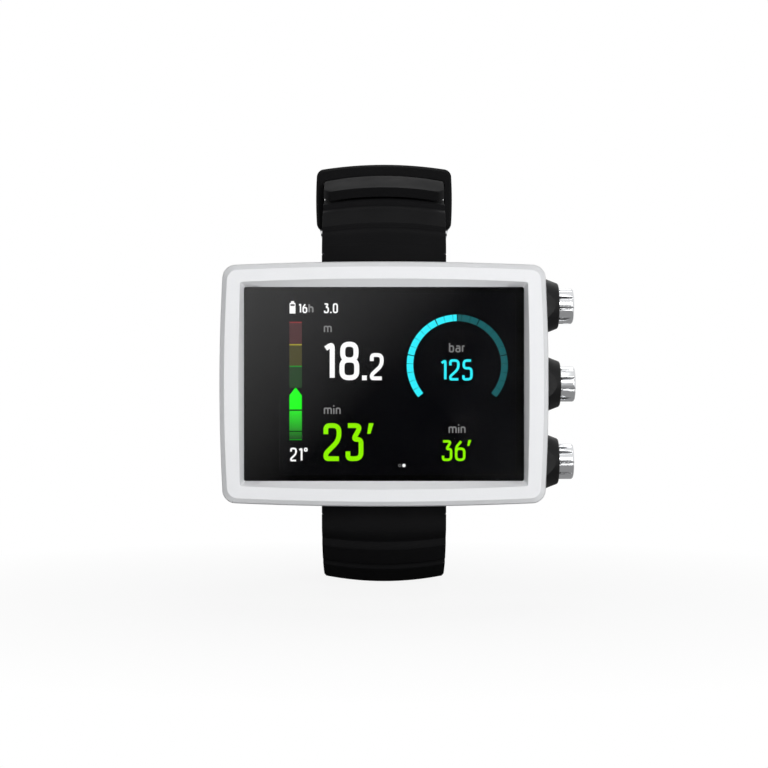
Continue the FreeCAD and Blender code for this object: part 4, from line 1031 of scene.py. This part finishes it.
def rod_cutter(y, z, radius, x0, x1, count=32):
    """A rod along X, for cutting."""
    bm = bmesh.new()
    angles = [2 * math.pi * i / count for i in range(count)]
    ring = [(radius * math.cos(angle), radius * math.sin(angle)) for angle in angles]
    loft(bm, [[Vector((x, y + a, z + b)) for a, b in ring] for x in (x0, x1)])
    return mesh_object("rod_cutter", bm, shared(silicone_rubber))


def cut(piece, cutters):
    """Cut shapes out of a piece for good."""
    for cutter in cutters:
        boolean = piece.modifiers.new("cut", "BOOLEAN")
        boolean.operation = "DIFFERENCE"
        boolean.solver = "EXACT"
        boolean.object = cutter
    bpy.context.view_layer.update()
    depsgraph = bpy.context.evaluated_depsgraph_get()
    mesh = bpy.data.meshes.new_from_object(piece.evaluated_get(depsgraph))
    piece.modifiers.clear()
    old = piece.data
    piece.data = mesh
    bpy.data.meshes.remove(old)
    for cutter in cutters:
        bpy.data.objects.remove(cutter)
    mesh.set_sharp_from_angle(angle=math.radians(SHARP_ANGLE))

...

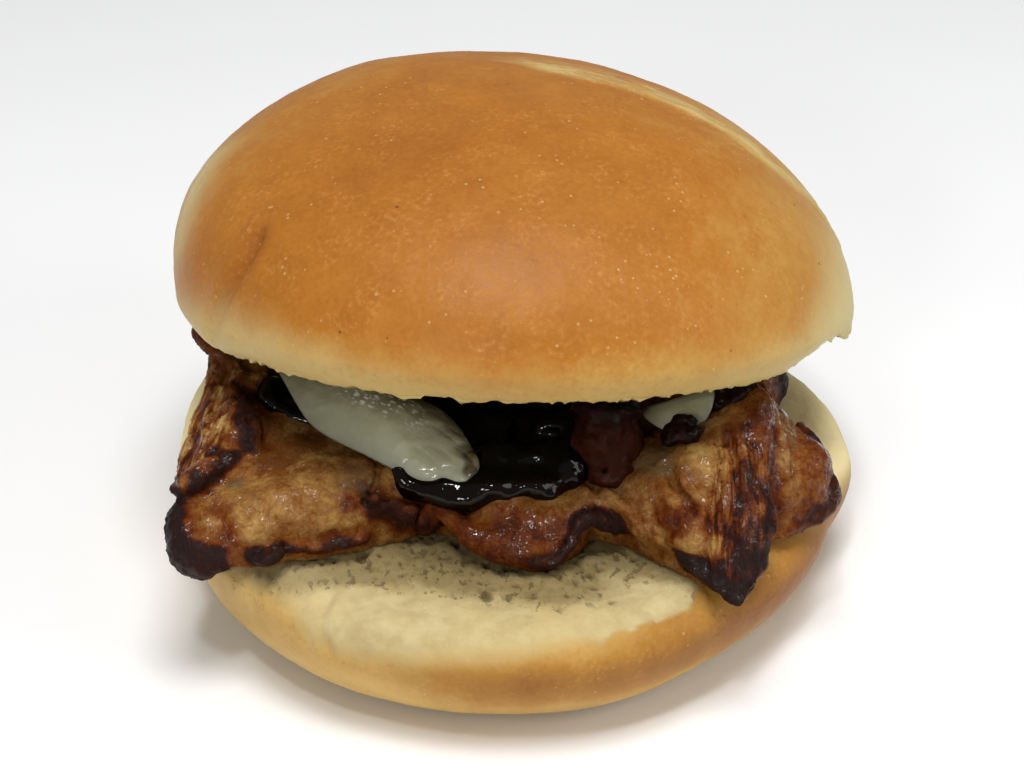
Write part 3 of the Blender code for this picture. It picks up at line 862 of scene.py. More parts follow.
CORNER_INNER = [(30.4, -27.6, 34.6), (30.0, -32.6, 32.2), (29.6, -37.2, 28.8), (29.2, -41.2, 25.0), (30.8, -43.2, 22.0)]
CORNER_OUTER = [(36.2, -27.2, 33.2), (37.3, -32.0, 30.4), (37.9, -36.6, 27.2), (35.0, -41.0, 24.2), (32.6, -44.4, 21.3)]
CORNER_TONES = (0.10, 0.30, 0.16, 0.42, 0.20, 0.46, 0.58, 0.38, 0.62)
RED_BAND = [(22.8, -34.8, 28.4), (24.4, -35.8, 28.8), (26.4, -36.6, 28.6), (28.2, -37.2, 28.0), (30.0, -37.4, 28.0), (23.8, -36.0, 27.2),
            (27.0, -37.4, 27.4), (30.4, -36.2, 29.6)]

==

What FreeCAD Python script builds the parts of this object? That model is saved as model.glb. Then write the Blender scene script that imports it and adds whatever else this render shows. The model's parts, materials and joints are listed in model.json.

- Requirements -
Extract the lines from the line with "Continue the FreeCAD" to the line with "mesh.set_sharp_from_angle(angle=math.radians(SHARP_ANGLE))", inclusive, reproducing them exactly and leaving out every other line.

- Complete output -
Continue the FreeCAD and Blender code for this object: part 4, from line 1031 of scene.py. This part finishes it.
def rod_cutter(y, z, radius, x0, x1, count=32):
    """A rod along X, for cutting."""
    bm = bmesh.new()
    angles = [2 * math.pi * i / count for i in range(count)]
    ring = [(radius * math.cos(angle), radius * math.sin(angle)) for angle in angles]
    loft(bm, [[Vector((x, y + a, z + b)) for a, b in ring] for x in (x0, x1)])
    return mesh_object("rod_cutter", bm, shared(silicone_rubber))


def cut(piece, cutters):
    """Cut shapes out of a piece for good."""
    for cutter in cutters:
        boolean = piece.modifiers.new("cut", "BOOLEAN")
        boolean.operation = "DIFFERENCE"
        boolean.solver = "EXACT"
        boolean.object = cutter
    bpy.context.view_layer.update()
    depsgraph = bpy.context.evaluated_depsgraph_get()
    mesh = bpy.data.meshes.new_from_object(piece.evaluated_get(depsgraph))
    piece.modifiers.clear()
    old = piece.data
    piece.data = mesh
    bpy.data.meshes.remove(old)
    for cutter in cutters:
        bpy.data.objects.remove(cutter)
    mesh.set_sharp_from_angle(angle=math.radians(SHARP_ANGLE))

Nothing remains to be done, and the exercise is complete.